Once the chain is (un)safely connected. I remove the ladder and pay out the chain over to where I have a steel wire winch connected to a substantial tree trunk. I cut out a wedge from the chosen tree in the direction that I expect it to fall, then go to the winch and apply a bit of tension, quite a bit, until I see the tree bend over slightly in the desired direction. Lastly, I put a cut in the back of the trunk, stand aside and watch as it falls over to where it is being pulled by the directional cutting and the pull of the winch.

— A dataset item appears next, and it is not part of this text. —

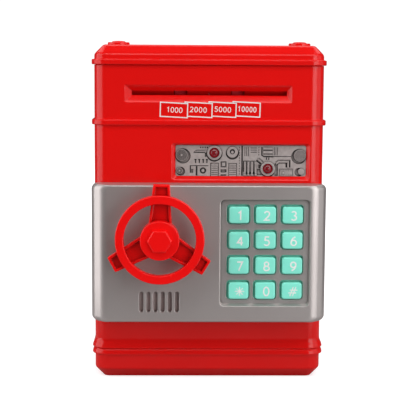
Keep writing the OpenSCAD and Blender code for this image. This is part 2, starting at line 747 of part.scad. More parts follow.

I has worked perfectly every time so far, except once. When the tree was so rotten inside that the weight of a large side branch took it across in an unexpected direction to one side. As I’m standing well back and a little to one side as it goes. I feel that I’m relatively safe. I have been so far, even when the tree goes off sideways in it’s own way.

With smaller saplings, I just attach the wire rope/load chain to the tractor and pull them over.

The wood is all cut, split and stacked ready for the next firing. My hardwood seems to be getting harder as I get softer? It’s a big effort these days to restock the kiln hob wood pile. 

After it’s all done. I’m blessed with a perfect red sunset. Some shepherd somewhere will be delighted.